In einer Grundschule schlagen die Helferinnen und Helfer ihr Lager auf. Küche, Kojen, Duschen, sogar einen eigenen Seelsorger haben sie dabei. "Wir können zwei Tage völlig autark agieren", sagt Feuerwehrsprecherin Martina Fachmann. Von der Schule aus geht es noch am Abend für zwei Feuerwehrzüge nach Schleiden, für zwei andere in die Euskirchener Innenstadt.

Die liegt teilweise im Dunkeln. Der Strom funktioniert nicht überall. "Ein gespenstisches Bild war das", erzählt Kevin Schumann. Am Tag wird das durch die Zerstörung durch das Wasser verstärkt. Noch in der Nacht beginnen er und seine Kollegen ihre Arbeit. Und die ist eine Materialschlacht: Pumpen, Ventile, Schläuche, Kabel und viel mehr.

Kanalisation ist funktionstüchtig

Kevin Schumann ist Fahrzeugführer. Er schaut, dass alles, was benötigt wird, vor Ort verfügbar ist. Tauchpumpen für die vollgelaufene Tiefgarage – Haken dran. Stromkabel – Haken dran. Dass die Kaffeekannen wieder gefüllt werden – Haken dran. Mit anpacken, wenn ein Schlauch sich verheddert – Haken dran.

Schumann spricht mit seinen Kollegen. Persönlich und über Funk. Er pendelt zu Fuß zwischen dem großen Bekleidungsgeschäft und der Tiefgarage. Wie viele Kilometer er an dem Wochenende zurücklegt? "Keine Ahnung, ist auch egal." Der 27-Jährige spricht mit Anwohnern, Geschäftsinhabern. Wer hat den Generalschlüssel? Wo ist der tiefste Punkt in dem Gebäude? Das alles muss geklärt sein. "Zum Glück ist die Kanalisation funktionstüchtig", sagt Schumann.
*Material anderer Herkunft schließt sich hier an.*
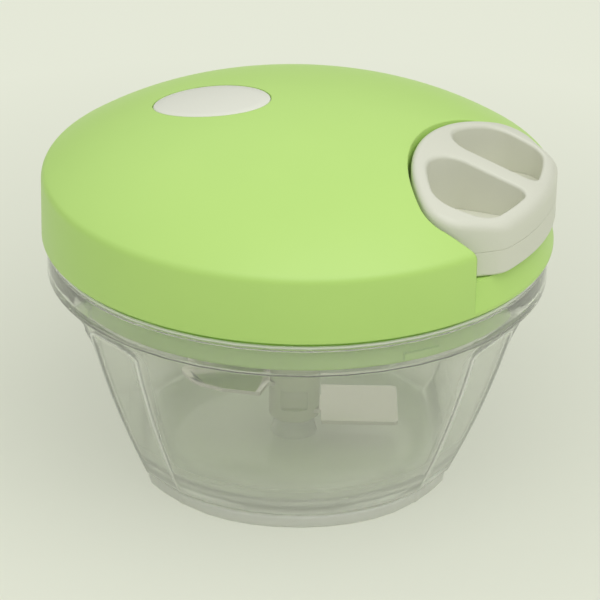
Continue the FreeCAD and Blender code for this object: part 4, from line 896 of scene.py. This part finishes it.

So können er und seine Kollegen das Wasser über die Schläuche dorthin führen.

Menschen zeigen Dankbarkeit

Die Menschen in Euskirchen sind dankbar für die Hilfe aus dem anderen Bundesland. Worte, Gesten, Kaffee und Brötchen – diejenigen, die viel verloren haben, wollen sich erkenntlich zeigen.

Die Pausen sind kurz, ein Wasser hier, eine Cola da. Zwischendurch auch mal eine Zigarette. Dann muss ein Aggregat repariert werden. Ein Lüfter fällt aus. Es gibt immer was zu tun für die Frauen und Männer der FFW. Im "normalen" Leben sind sie Elektriker, Beamte, Berufskraftfahrer, Zimmermann. Jetzt sind sie Helfer in der Not.

Schlimme Eindrücke

Die ist in Schleiden noch größer als in der Euskirchener Innenstadt. Dort sieht es aus wie in einem Kriegsgebiet. Dennis, der ältere Bruder von Kevin, ist dort im Einsatz. Häuserteile sind hier einfach von den Wassermassen weggespült, ganze Straßen aufgerissen worden. Eine junge Frau hat man tot in ihrem Auto gefunden – drei Ortschaften weiter.

Komplette Hausstände und nasses Mobiliar stehen auf den Straßen. Trecker, die nicht nur Hab und Gut, sondern auch Erinnerungen von Menschen davon schaffen. Eindrücke, die auch Kevin Schumann und seinen Kolleginnen und Kollegen nicht verborgen bleiben. Doch vor Ort heißt es Funktionieren, den Einsatz zu Ende bringen. Das ist am Sonntagabend der Fall. Am Montagmorgen geht es für Kevin Schumann und Co. wieder nach Hause. Nur Bruder Dennis ist schon am Sonntag gefahren, schließlich steht am Mittwoch seine standesamtliche Hochzeit an.